* [Instructions for the task]: What lies from the line containing "mirror([1, 0, 0]) branch();" through the line containing "points = [vertex.co"? Print exactly those lines, with both ends, and no others.

* [Source excerpt]:
----------

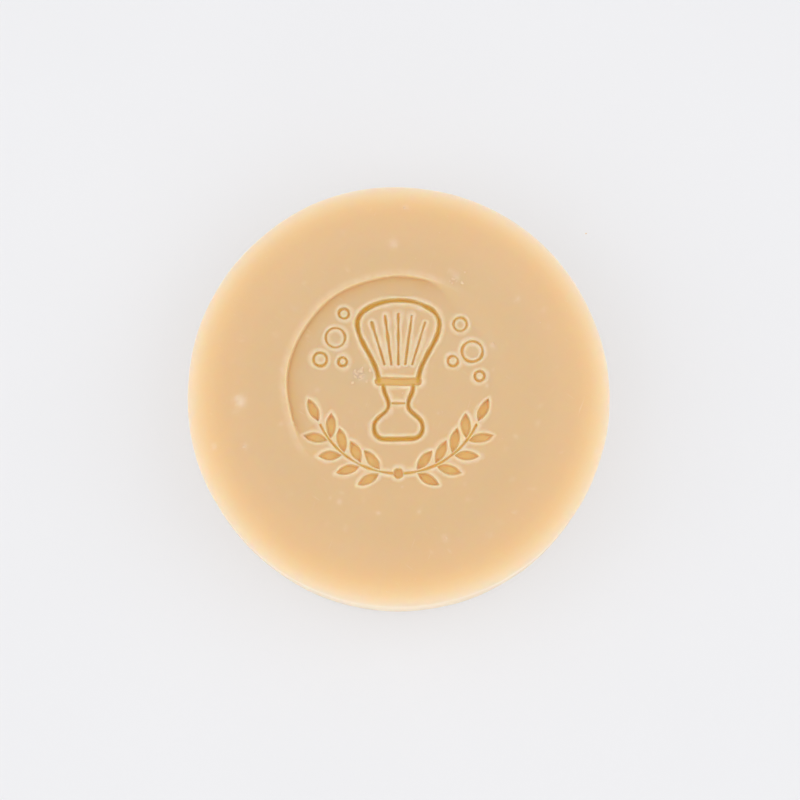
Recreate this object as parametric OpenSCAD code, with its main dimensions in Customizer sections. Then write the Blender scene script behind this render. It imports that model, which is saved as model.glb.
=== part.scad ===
// Shaving soap puck: one solid cake of hard soap with a mark pressed into its top face.
// The mark is a shaving brush among lather bubbles, over two leafy branches, in a shallow round recess.
// Millimetres. +Z is up, +Y is the top of the mark, and the origin is the centre of the flat underside.

/* [Puck] */
// Diameter of the straight side wall
puck_d = 70; // [62:1:80]
// Height from the underside to the flat of the top face
puck_h = 24; // [18:1:32]
// Width of the soft shoulder, from the flat of the top out to the side wall
shoulder_w = 6.5; // [4:0.5:8]
// Drop of the soft shoulder, from the flat of the top down to the side wall
shoulder_drop = 4.5; // [2:0.5:6]
// Radius of the rounded edge round the underside
foot_r = 2; // [1:0.5:4]

/* [Pressed mark] */
// Diameter of the round recess that holds the mark
mark_d = 37; // [28:1:38]
// How far the mark sits above the centre of the face
mark_shift = 1.2; // [0:0.1:2]
// Depth of the round recess below the top face
recess_depth = 0.4; // [0.2:0.1:0.8]
// Width of the heavy grooves that outline the brush
heavy_w = 0.9; // [0.6:0.1:1.1]
// Depth of the heavy grooves below the recess floor
heavy_depth = 0.8; // [0.4:0.1:1.2]
// Width of the fine grooves of the bristles, bubbles and stems
fine_w = 0.5; // [0.3:0.1:0.6]
// Depth of the fine grooves below the recess floor
fine_depth = 0.4; // [0.2:0.1:0.6]
// Depth of the leaf and collar pockets below the recess floor
pocket_depth = 0.9; // [0.4:0.1:1.2]
// Number of leaf pairs on each branch
leaf_pairs = 4; // [2:1:4]

/* [Hidden] */

puck_r = puck_d / 2;
wall_top = puck_h - shoulder_drop;
floor_z = puck_h - recess_depth;
clear = 1; // how far a cutter stands above the top face

// The mark is drawn for a recess of this diameter, and scaled to the real one
drawn_d = 37;
k = mark_d / drawn_d;

// Brush: right half of the bristle outline, from the collar up to the crown
knot_curves = k * [
    [[3.2, 1.0], [3.7, 5.0], [6.5, 7.0], [6.8, 10.2]],
    [[6.8, 10.2], [7.0, 12.8], [3.6, 14.4], [0, 14.4]],
];
// Brush: right half of the handle outline, from the collar down to the middle of its foot
handle_curves = k * [
    [[2.5, 0.4], [2.4, -1.4], [1.6, -1.8], [1.6, -3.0]],
    [[1.6, -3.0], [1.6, -4.6], [4.0, -4.7], [4.0, -6.6]],
    [[4.0, -6.6], [4.0, -8.0], [3.2, -8.6], [2.2, -8.6]],
    [[2.2, -8.6], [1.5, -8.6], [0.7, -8.6], [0, -8.6]],
];
collar_y = 0.9 * k;
collar_half = 3.2 * k;
collar_w = 1.5 * k;
bead_y = -2.7 * k;
bead_half = 1.0 * k;
bristles = 5;
bristle_foot = [1.15, 3.8] * k; // sideways step between bristles at the foot, and height there
bristle_tip = [2.2, 12.1] * k; // sideways step at the tip, and height of the middle one
bristle_fall = 0.35 * k; // how much lower each tip is, times the square of its place from the middle

// Lather bubbles: centre x and y, and radius
bubbles = k * [
    [-10.4, 8.2, 1.6], [-12.9, 4.6, 1.1], [-9.2, 4.2, 0.7], [-9.0, 12.2, 0.8],
    [10.2, 10.4, 1.1], [12.2, 5.9, 1.7], [9.0, 4.3, 0.8], [13.4, 1.8, 0.8],
];

// Branches: both rise from the bottom of the mark along one circle
branch_r = 14.3 * k;
branch_from = 4; // degrees from the bottom of the mark, as for the leaves
first_leaf = 11;
leaf_step = 13.5;
leaf_l = 4.2 * k;
leaf_w = 1.7 * k;
leaf_splay = 40; // degrees between a leaf and its stem
leaf_gap = 0.4 * k; // between a leaf's foot and the middle of the stem
knot_r = 0.9 * k; // round tie where the branches meet

arc_steps = 24; // points along each quarter round of the profile
curve_steps = 8; // points along each curve of the mark
$fn = 64;

// One quarter of an ellipse round a centre, from angle a0 to a1
function quarter(centre, rx, rz, a0, a1) =
    [for (i = [0:arc_steps]) let (a = a0 + (a1 - a0) * i / arc_steps)
        centre + [rx * cos(a), rz * sin(a)]];

// A point at t on a cubic curve, and a path through several curves that follow each other
function on_curve(c, t) =
    pow(1 - t, 3) * c[0] + 3 * pow(1 - t, 2) * t * c[1] + 3 * (1 - t) * t * t * c[2] + pow(t, 3) * c[3];
function path_of(curves) =
    concat([curves[0][0]], [for (c = curves, i = [1:curve_steps]) on_curve(c, i / curve_steps)]);
// A half outline that ends on the axis, carried on to its mirror image
function both_sides(path) =
    concat(path, [for (i = [len(path) - 2:-1:0]) [-path[i][0], path[i][1]]]);

// Direction of a path at point i, in degrees
function heading(path, i) =
    let (d = path[min(i + 1, len(path) - 1)] - path[max(i - 1, 0)]) atan2(d[1], d[0]);
// A point at distance d from point i, turned from the path's direction there
function aside(path, i, d, turn) = let (a = heading(path, i) + turn) path[i] + d * [cos(a), sin(a)];
// Half a circle round point i, clockwise from one side of the path to the other
function round_end(path, i, d, from) =
    [for (a = [15:15:165]) aside(path, i, d, from - a)];
// Outline of a stroke of one width along a path, with round ends
function stroke(path, w) =
    let (last = len(path) - 1)
    concat(
        [for (i = [0:last]) aside(path, i, w / 2, 90)],
        round_end(path, last, w / 2, 90),
        [for (i = [last:-1:0]) aside(path, i, w / 2, -90)],
        round_end(path, 0, w / 2, -90)
    );

// A straight-sided cutter that reaches this deep below the recess floor
module press(depth) {
    translate([0, 0, floor_z - depth]) linear_extrude(depth + recess_depth + clear) children();
}

// The cake before it is stamped, turned from half of its section
module blank() {
    rotate_extrude()
        polygon(concat(
            [[0, 0]],
            quarter([puck_r - foot_r, foot_r], foot_r, foot_r, -90, 0),
            quarter([puck_r - shoulder_w, wall_top], shoulder_w, shoulder_drop, 0, 90),
            [[0, puck_h]]
        ));
}

module recess() {
    translate([0, 0, floor_z]) cylinder(d = mark_d, h = recess_depth + clear);
}

module brush_outline() {
    for (curves = [knot_curves, handle_curves])
        press(heavy_depth) polygon(stroke(both_sides(path_of(curves)), heavy_w));
}

module brush_collar() {
    press(pocket_depth) polygon(stroke([[-collar_half, collar_y], [collar_half, collar_y]], collar_w));
}

module brush_detail() {
    press(fine_depth) polygon(stroke([[-bead_half, bead_y], [bead_half, bead_y]], fine_w));
    for (i = [0:bristles - 1]) {
        place = i - (bristles - 1) / 2;
        foot = [place * bristle_foot[0], bristle_foot[1]];
        tip = [place * bristle_tip[0], bristle_tip[1] - bristle_fall * place * place];
        press(fine_depth) polygon(stroke([foot, tip], fine_w));
    }
}

module lather() {
    for (b = bubbles)
        press(fine_depth) translate([b[0], b[1]]) difference() {
            circle(r = b[2] + fine_w / 2);
            circle(r = b[2] - fine_w / 2);
        }
}

// A pointed leaf from its foot at the origin along +X: where two equal circles cross
module leaf() {
    arc_r = (leaf_l * leaf_l + leaf_w * leaf_w) / (4 * leaf_w);
    translate([leaf_l / 2, 0]) intersection_for(side = [-1, 1])
        translate([0, side * (arc_r - leaf_w / 2)]) circle(r = arc_r);
}

// The branch on the right: angle is measured from the bottom of the mark
module branch() {
    top = first_leaf + leaf_pairs * leaf_step;
    stem = [for (a = [branch_from:2:top]) branch_r * [sin(a), -cos(a)]];
    press(fine_depth) polygon(stroke(stem, fine_w));
    for (i = [0:leaf_pairs - 1], side = [-1, 1])
        press(pocket_depth) rotate(first_leaf + i * leaf_step) translate([0, -branch_r])
            rotate(side * leaf_splay) translate([leaf_gap, 0]) leaf();
    press(pocket_depth) rotate(top) translate([leaf_gap, -branch_r]) leaf();
}

module branches() {
    branch();
    mirror([1, 0, 0]) branch();
    translate([0, -branch_r, floor_z - pocket_depth])
        cylinder(r = knot_r, h = pocket_depth + recess_depth + clear);
}

module soap_puck() {
    color([0.89, 0.74, 0.56])
        difference() {
            blank();
            translate([0, mark_shift, 0]) {
                recess();
                brush_outline();
                brush_collar();
                brush_detail();
                lather();
                branches();
            }
        }
}

soap_puck();
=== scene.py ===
"""A stamped puck of hard shaving soap on a white table, with crumbs of the same soap on its face."""
import math

import bmesh
import bpy
import numpy as np
from mathutils import Matrix, Vector
from mathutils.geometry import delaunay_2d_cdt


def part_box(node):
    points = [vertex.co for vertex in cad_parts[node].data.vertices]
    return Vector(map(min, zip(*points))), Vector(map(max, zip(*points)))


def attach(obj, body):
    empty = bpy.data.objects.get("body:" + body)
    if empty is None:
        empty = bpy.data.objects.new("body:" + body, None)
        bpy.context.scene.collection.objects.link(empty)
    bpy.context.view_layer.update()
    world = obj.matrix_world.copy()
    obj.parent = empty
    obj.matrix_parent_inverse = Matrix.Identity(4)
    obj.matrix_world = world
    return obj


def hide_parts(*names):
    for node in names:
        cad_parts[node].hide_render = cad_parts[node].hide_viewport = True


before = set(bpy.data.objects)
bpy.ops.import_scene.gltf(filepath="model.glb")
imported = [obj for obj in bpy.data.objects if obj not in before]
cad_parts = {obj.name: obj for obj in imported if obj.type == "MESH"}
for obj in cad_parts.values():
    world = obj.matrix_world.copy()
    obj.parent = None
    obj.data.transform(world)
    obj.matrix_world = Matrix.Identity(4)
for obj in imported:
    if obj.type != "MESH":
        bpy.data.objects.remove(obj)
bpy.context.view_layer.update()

low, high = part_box("soap_puck")

# Everything below is in millimetres, and goes to metres where an object is made
MM = 0.001

# The puck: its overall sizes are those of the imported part, and the rest are those of its design
PUCK_R = (high.x - low.x) / 2 / MM
PUCK_H = high.z / MM
SHOULDER_W = 6.5
SHOULDER_DROP = 4.5
FOOT_R = 2.0
FLAT_R = PUCK_R - SHOULDER_W
WALL_TOP = PUCK_H - SHOULDER_DROP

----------

* [Finished exercise]:
    mirror([1, 0, 0]) branch();
    translate([0, -branch_r, floor_z - pocket_depth])
        cylinder(r = knot_r, h = pocket_depth + recess_depth + clear);
}

module soap_puck() {
    color([0.89, 0.74, 0.56])
        difference() {
            blank();
            translate([0, mark_shift, 0]) {
                recess();
                brush_outline();
                brush_collar();
                brush_detail();
                lather();
                branches();
            }
        }
}

soap_puck();
=== scene.py ===
"""A stamped puck of hard shaving soap on a white table, with crumbs of the same soap on its face."""
import math

import bmesh
import bpy
import numpy as np
from mathutils import Matrix, Vector
from mathutils.geometry import delaunay_2d_cdt


def part_box(node):
    points = [vertex.co for vertex in cad_parts[node].data.vertices]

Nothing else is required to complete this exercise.